Development persons benefit most from sales training coupled with time management skills. The industry statistics are staggering. The ratio of closings to leads is 1:200. When working with sales professionals I stress the importance of organizational and time management skills as well as effective listening and communication skills. With the proper planning, prospecting and qualifying techniques, the closing ratio comes down significantly and less time is wasted. If we continually upgrade our technology, develop new products, new menus and services, does it not stand to reason that we should do the same for our people? If we can spend $10,000 for a booth at a 2 day trade show, why not $10,000 for the development of the person manning it?
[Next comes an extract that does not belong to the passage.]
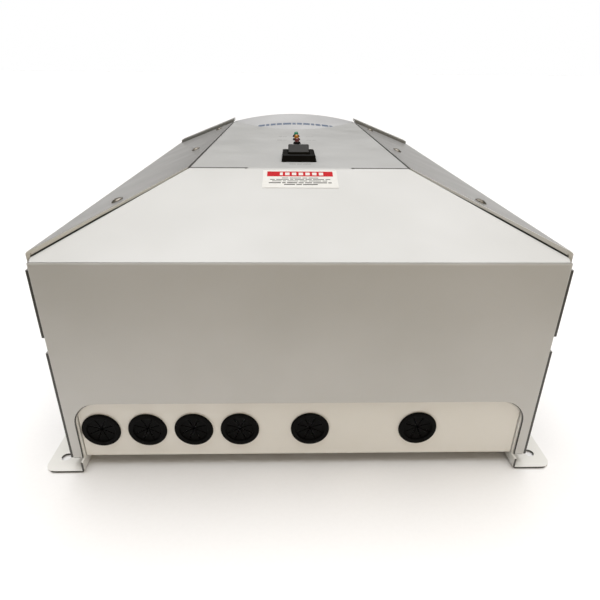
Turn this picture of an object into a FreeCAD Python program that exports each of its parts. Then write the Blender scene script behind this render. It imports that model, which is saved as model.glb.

Wouldn’t it render the trade show a better overall investment?
So my message is simply this: Franchise Development begins long before the first unit ever opens. It begins with the creation of the strategic team who will develop the strategies and deploy the personnel. Business growth comes down really to one element: Loyalty-of personnel and customers. This is an emotional response generated by intellectual business decisions. If you remember the adage ”People First”; and you Recruit, Retain and Review, you’ll have assistance, not resistance, on your path to success and you will have succeeded in acquiring an invaluable competitive advantage.